By 1740 Handel had exhausted every creative trick to keep alive his company that put on Italian opera in London. The public was newly embolden with Protestant revivals and nationalism. They wanted English-language operas, not Italian, and Biblical stories, not Greek or Roman myths. Handel noticed that his English oratorios had some success. As audiences diminished, Handel couldn’t afford the elaborate productions that Italian opera demanded. He shed employees until there was only himself left. He let himself go and the company closed. He faced a personal apocalypse. He needed to reinvent himself, and quickly, if he was to pay his bills.
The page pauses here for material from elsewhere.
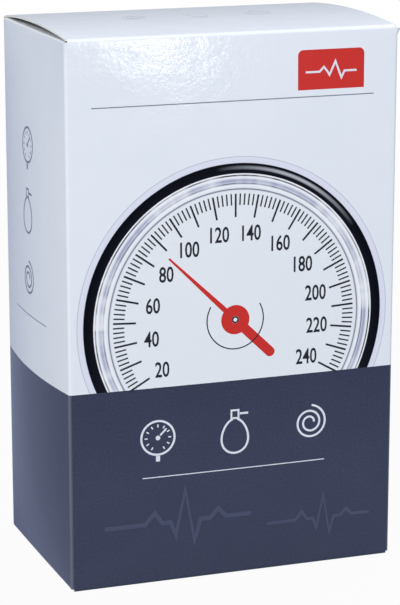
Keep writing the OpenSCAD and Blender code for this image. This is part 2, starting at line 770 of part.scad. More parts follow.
// The intake valve: a flanged plug with a seat for the ball and a snap cage above it
module intake_valve() {
    color("#b9bec6") at_bulb(intake_z) difference() {
        union() {
            cylinder(r = neck_r + 2, h = flange_t - 0.05);
            cylinder(r = plug_r, h = flange_t + 9);
        }
        translate([0, 0, -1]) cylinder(r = 1, h = 20);
        translate([0, 0, 5]) cylinder(r = ball_r + 0.4, h = 2 * ball_r + ball_lift + 0.2);
        translate([0, 0, -0.1]) cylinder(r = 3.6, h = 1);
        for (a = [0:90:270]) rotate(a) translate([1.6, 0, 5]) cylinder(r = 0.5, h = 9, $fn = 24);
    }
}

module intake_ball() {
    color("#e0e2e5") at_bulb(intake_z + 5.12 + ball_r) sphere(ball_r, $fn = 48);
}

// A dust screen pressed into the intake's mouth
module intake_screen() {
    color("#9aa0a8") at_bulb(intake_z + 0.1) difference() {
        cylinder(r = 3.56, h = 0.6);
        for (a = [0:60:300]) rotate(a) translate([2.1, 0, -1]) cylinder(r = 0.55, h = 3, $fn = 24);
        translate([0, 0, -1]) cylinder(r = 0.55, h = 3, $fn = 24);
    }
}

// The release valve's body: a plug in the bulb's neck, a ball seat, an outlet tail and a bleed hole
module release_valve() {
    outlet_z = 6;
    color("#b9bec6") at_bulb(valve_z) difference() {
        union() {
            translate([0, 0, -9]) cylinder(r = plug_r, h = 10);
            cylinder(r = valve_r, h = valve_h);
            translate([0, 0, 2]) cylinder(r = valve_r + 0.8, h = 1.4);
            translate([0, 0, outlet_z]) rotate([90, 0, 0]) {
                cylinder(r = 3, h = valve_r + 2);
                cylinder(r = 1.9, h = valve_r + 10.6);
                for (i = [0:2]) translate([0, 0, valve_r + 3 + 2.4 * i]) cylinder(r1 = 2.7, r2 = 1.9, h = 2.3);
            }
        }
        translate([0, 0, -10]) cylinder(r = 1, h = 19);
        translate([0, 0, -6]) cylinder(r = ball_r + 0.4, h = 2 * ball_r + ball_lift + 0.2);
        for (a = [0:90:270]) rotate(a) translate([1.6, 0, -6]) cylinder(r = 0.5, h = 7, $fn = 24);
        translate([0, 0, outlet_z]) rotate([90, 0, 0]) cylinder(r = 1.1, h = valve_r + 12);
        translate([0, 0, 9]) cylinder(r = 2.2, h = 3.4);
        translate([0, 0, 12]) cylinder(r = 2.55, h = 8);
        translate([0, 0, 10.2]) rotate([-90, 0, 0]) cylinder(r = 0.7, h = valve_r + 2, $fn = 24);
    }
}

module outlet_ball() {
    color("#e0e2e5") at_bulb(valve_z - 6 + 0.12 + ball_r) sphere(ball_r, $fn = 48);
}

// The needle that closes the seat; the knob's screw lets it rise
module valve_needle() {
    color("#d8d8d2") at_bulb(valve_z) {
        translate([0, 0, 7.9]) cylinder(r1 = 0.3, r2 = 0.9, h = 1.1);
        translate([0, 0, 9]) cylinder(r1 = 1.0, r2 = 1.7, h = 0.7);
        translate([0, 0, 9.7]) cylinder(r = 1.7, h = 1.5);
    }
}

// The thumb screw: a stem in the valve body under a scalloped knob
module valve_knob() {
    scallops = 20;
    grip = [for (i = [0:scallops * 6 - 1]) let (a = i * 60 / scallops, r = knob_r - 0.45 + 0.45 * cos(a * scallops))
        [r * cos(a), r * sin(a)]];
    color("#c3c8cf") at_bulb(knob_z) {
        translate([0, 0, valve_z + 11.2 + needle_lift + 0.05 - knob_z]) cylinder(r = 2.5, h = knob_z - valve_z - 11 - needle_lift);
        translate([0, 0, -1.2]) cylinder(r = 4.6, h = 1.3);
        linear_extrude(knob_h) polygon(grip);
        translate([0, 0, knob_h - 0.01]) cylinder(r1 = knob_r - 1, r2 = knob_r - 2, h = 0.8);
    }
}

module valve_seal() {
    color("#26282c") at_bulb(valve_z + valve_h + 0.05) rotate_extrude()
        translate([3.2, 0.32]) circle(0.32, $fn = 24);
}

// Cuff

// Points on the flat-sided roll at an offset from its inner face, half turn by half turn
function roll_side(from, to, offset, reverse) = let (
    step = 15,
    line = [for (a = [from:step:to]) let (
        h = floor((a - (a == to ? 0.01 : 0)) / 180),
        r = roll_in + roll_pitch * a / 360 + offset,
        c = (h % 2 == 0 ? 1 : -1) * roll_flat / 2
    ) each (a % 180 == 0 && a > from && a < to
        ? [[r * cos(a), r * sin(a) - c], [r * cos(a), r * sin(a) + c]]
        : [[r * cos(a), r * sin(a) + c]])]
) reverse ? [for (i = [len(line) - 1:-1:0]) line[i]] : line;

module roll_band(from, to, low, high) {
    polygon(concat(roll_side(from, to, high, false), roll_side(from, to, low, true)));
}

module at_roll(z) {
    translate([roll_x, 0, z]) children();
}

// The spot on the roll's middle line where the bladder's two necks rise
function neck_at(a) = let (
    r = roll_in + roll_pitch * a / 360 + cuff_t / 2,
    c = (floor(a / 180) % 2 == 0 ? 1 : -1) * roll_flat / 2
) [r * cos(a), r * sin(a) + c];

neck_spots = [neck_at(480), neck_at(780)];
neck_tube = 1.3;

module cuff_cover() {
    pocket = (cuff_t - bladder_t) / 2 - 0.1;
    sleeve = ring_wire + 1;
    color("#2f3a5e") at_roll(roll_z) difference() {
        union() {
            linear_extrude(cuff_w) roll_band(0, 180 * roll_halves, 0, cuff_t);
            translate([roll_in + cuff_t / 2, roll_flat / 2, 40]) cylinder(r = sleeve, h = 60);
        }
        translate([0, 0, hem]) linear_extrude(cuff_w - 2 * hem)
            roll_band(60, 900, pocket, cuff_t - pocket);
        translate([roll_in + cuff_t / 2, roll_flat / 2, 33]) cylinder(r = ring_wire + 0.2, h = 74);
        for (p = neck_spots) translate([p[0], p[1], cuff_w - hem - 1]) cylinder(r = neck_tube + 0.05, h = hem + 2);
    }
}

module bladder() {
    low = (cuff_t - bladder_t) / 2;
    inset = hem + 0.5;
    color("#3a3b40") at_roll(roll_z + inset) linear_extrude(cuff_w - 2 * inset)
        roll_band(75, 885, low, low + bladder_t);
}

// The hook side, on the inner face of the cuff's tail
module hook_patch() {
    last = 180 * roll_halves;
    color("#22242a") at_roll(roll_z + 20) linear_extrude(cuff_w - 40)
        roll_band(last - 150, last - 15, -patch_t - 0.05, -0.05);
}

// The loop side, on the outer face of the turn below
module loop_patch() {
    last = 180 * (roll_halves - 2);
    color("#3a4468") at_roll(roll_z + 16) linear_extrude(cuff_w - 32)
        roll_band(last - 165, last, cuff_t + 0.05, cuff_t + 0.05 + patch_t);
}

// The metal loop through the sleeve at the cuff's inner end
module d_ring() {
    bend = 4;
    long = 68;
    across = min(20, (roll_flat + roll_in + 0.75 * roll_pitch - ring_wire - 0.4) / 0.9);
    color("#c3c8cf") at_roll(roll_z + 36) translate([roll_in + cuff_t / 2, roll_flat / 2, 0])
        rotate(-116) {
            for (x = [0, across]) translate([x, 0, bend]) cylinder(r = ring_wire, h = long - 2 * bend, $fn = 32);
            for (z = [0, long]) translate([bend, 0, z]) rotate([0, 90, 0])
                cylinder(r = ring_wire, h = across - 2 * bend, $fn = 32);
            for (c = [[0, bend, 180], [across, bend, 270], [across, long - bend, 0], [0, long - bend, 90]])
                translate([c[0] == 0 ? bend : across - bend, 0, c[1]]) rotate([90, 0, 0])
                    rotate([0, 0, c[2]]) rotate_extrude(angle = 90) translate([bend, 0]) circle(ring_wire, $fn = 32);
        }
}

// Two hose tails that rise from the bladder through the cover's upper edge
module bladder_ports() {
    rise = hem + 0.5;
    color("#d9dce0") at_roll(roll_z) for (p = neck_spots) translate([p[0], p[1], cuff_w - rise + 0.05]) {
        cylinder(r = neck_tube, h = rise + 8.5, $fn = 32);
        translate([0, 0, rise]) cylinder(r = 3, h = 1.2, $fn = 32);
        for (i = [0:1]) translate([0, 0, rise + 2.6 + 2.4 * i]) cylinder(r1 = 2.2, r2 = neck_tube, h = 2.3, $fn = 32);
    }
}

front_panel();
back_panel();
left_panel();
right_panel();
glue_flap();
top_lid();
tuck_flap();
dust_flap_left();
dust_flap_right();
bottom_flap_front();
bottom_flap_back();
bottom_flap_left();
bottom_flap_right();
insert_deck();
insert_divider();
gauge_case();
hose_nipple();
capsule_stud();
capsule_lower();
capsule_upper();
capsule_pin();
movement_posts();
lower_plate();
upper_plate();
plate_pillars();
plate_screws();
rocking_shaft();
sector_gear();
pinion_arbor();
hairspring();
hairspring_stud();
dial_plate();
dial_screws();
pointer();
crystal();
crystal_gasket();
bezel();
bulb();
intake_valve();
intake_ball();
intake_screen();
release_valve();
outlet_ball();
valve_needle();
valve_knob();
valve_seal();
cuff_cover();
bladder();
hook_patch();
loop_patch();
d_ring();
bladder_ports();
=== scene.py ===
import bpy
import bmesh
from functools import partial
from math import asin, ceil, copysign, cos, degrees, exp, hypot, pi, radians, sin, sqrt
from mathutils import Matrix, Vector


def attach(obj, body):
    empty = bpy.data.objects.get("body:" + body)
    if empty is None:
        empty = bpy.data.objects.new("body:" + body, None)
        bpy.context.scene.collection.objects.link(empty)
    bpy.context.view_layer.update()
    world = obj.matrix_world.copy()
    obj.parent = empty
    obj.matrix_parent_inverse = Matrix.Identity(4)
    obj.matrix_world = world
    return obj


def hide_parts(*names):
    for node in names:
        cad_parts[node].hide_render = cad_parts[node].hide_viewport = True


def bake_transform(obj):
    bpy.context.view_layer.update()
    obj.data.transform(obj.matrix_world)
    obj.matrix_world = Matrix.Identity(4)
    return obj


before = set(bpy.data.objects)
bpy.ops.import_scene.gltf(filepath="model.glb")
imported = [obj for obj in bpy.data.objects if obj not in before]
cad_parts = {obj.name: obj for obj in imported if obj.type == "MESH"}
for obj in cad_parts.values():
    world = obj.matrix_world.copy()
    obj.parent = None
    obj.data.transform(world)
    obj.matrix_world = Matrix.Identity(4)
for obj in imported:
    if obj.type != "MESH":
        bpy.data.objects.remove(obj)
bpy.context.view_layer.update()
mm = 0.001
scene = bpy.context.scene
print("frame loaded")


def pick(ob):
    bpy.ops.object.select_all(action="DESELECT")
    ob.select_set(True)
    bpy.context.view_layer.objects.active = ob


def startEdit():
    bpy.ops.object.mode_set(mode="EDIT")
    bpy.ops.mesh.select_all(action="SELECT")


def endEdit():
    bpy.ops.object.mode_set(mode="OBJECT")


def linear(hexText):
    parts = [int(hexText[i:i + 2], 16) / 255 for i in (1, 3, 5)]
    return [*(p / 12.92 if p <= 0.04045 else ((p + 0.055) / 1.055) ** 2.4 for p in parts), 1.0]


def connect(node, *inOrder, **byName):
    # Fills the sockets that the node shows, in order, and others by name; a text is a colour, a node gives its first output
    shown = [socket for socket in node.inputs if socket.enabled]
    named = [(node.inputs[name.replace("_", " ")], value) for name, value in byName.items()]
    for socket, value in [*zip(shown, inOrder), *named]:
        if isinstance(value, bpy.types.Node):
            value = next(output for output in value.outputs if output.enabled)
        if isinstance(value, bpy.types.NodeSocket):
            node.id_data.links.new(value, socket)
        else:
            socket.default_value = linear(value) if isinstance(value, str) else value


choices = {"Math": "operation", "VectorMath": "operation", "Mix": "data_type", "TexNoise": "noise_dimensions"}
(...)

He took himself off into solitude for a couple of weeks to read The Book of Revelation, the apocalyptic book that ends the Bible with a look toward the future salvation of the world. During this time, he wrote the “Messiah.” His friend, the literary scholar Charles Jennens, provided the Bible verses on the song sheet.
Handel found the perfect pitch for the moment in The Book of Revelation with its message that “the Kingdom of this world” will at a moment in time become “the Kingdom of our Lord, forever and ever.” It turned out to be a hallelujah moment for Handel’s finances also.
The English-singing “Messiah” was an immediate success at its premier. And its profits were higher because an oratorio requires many fewer musicians and less costuming than an opera. Handel never returned to producing Italian operas.
The musical rendition of the futuristic Book of Revelation turned out to be salvation for the downsized.